Ces exemples montrent que la nudité comme arme de lutte est une pratique enracinée dans l’histoire africaine, loin d’être une copie sur l’Occident.

Un acte de courage et une stratégie de lutte!

En Afrique comme sur d’autres continents, le corps des femmes est encore soumis à un contrôle rigide édicté par des normes patriarcales, culturelles et religieuses. Les mutilations génitales, les restrictions vestimentaires et l’assignation des femmes à un rôle reproductif en sont des illustrations. Ainsi, voir des femmes défier ces normes en se dénudant dans l’espace public est perçu comme un acte à la fois choquant et subversif.

Ce n’est donc pas étonnant de lire les commentaires irrespectueux de certains hommes et femmes et leur indignation face à la marche nue des femmes tchadiennes et l’annonce du sit in nu des femmes sénégalaises.

Dans les sociétés africaines, le corps de la femme est considéré comme particulièrement sacré.
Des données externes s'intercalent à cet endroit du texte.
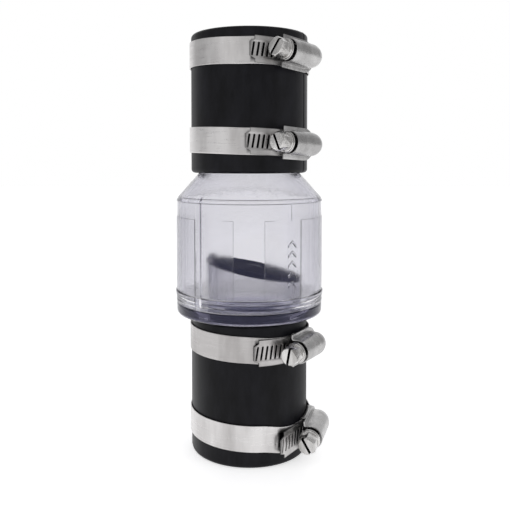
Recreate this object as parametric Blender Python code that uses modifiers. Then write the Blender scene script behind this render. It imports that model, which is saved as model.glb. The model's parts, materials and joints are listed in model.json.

Voir ce corps nu dans l’espace public est perçu comme un affront aux hommes, un péché, un acte spirituellement lourd qui peut avoir des conséquences sur la société. 

Les femmes conscientes de ces enjeux, choisissent la nudité comme arme de protestation en faisant du corps sacré un outil de résistance à la fois audacieux et efficace. Elles transforment le corps sacralisé, souvent objet de contrôle et d’oppression, en un outil de résistance. Cet acte exige un immense courage, car il expose les manifestantes à des critiques, des jugements et parfois des violences, tant de la part des dirigeants que de la société civile.

En se réappropriant leur corps, les femmes africaines en font une arme de transformation sociale, rappelant que ce dernier n’est ni une possession des hommes ni un bien de l’État.

La nudité comme forme de protestation est un appel à l’action, une dénonciation des violences et une affirmation du droit des femmes à disposer d’elles-mêmes. L’histoire et la réalité montrent que ce choix, bien que controversé, est un outil puissant pour réclamer justice et égalité.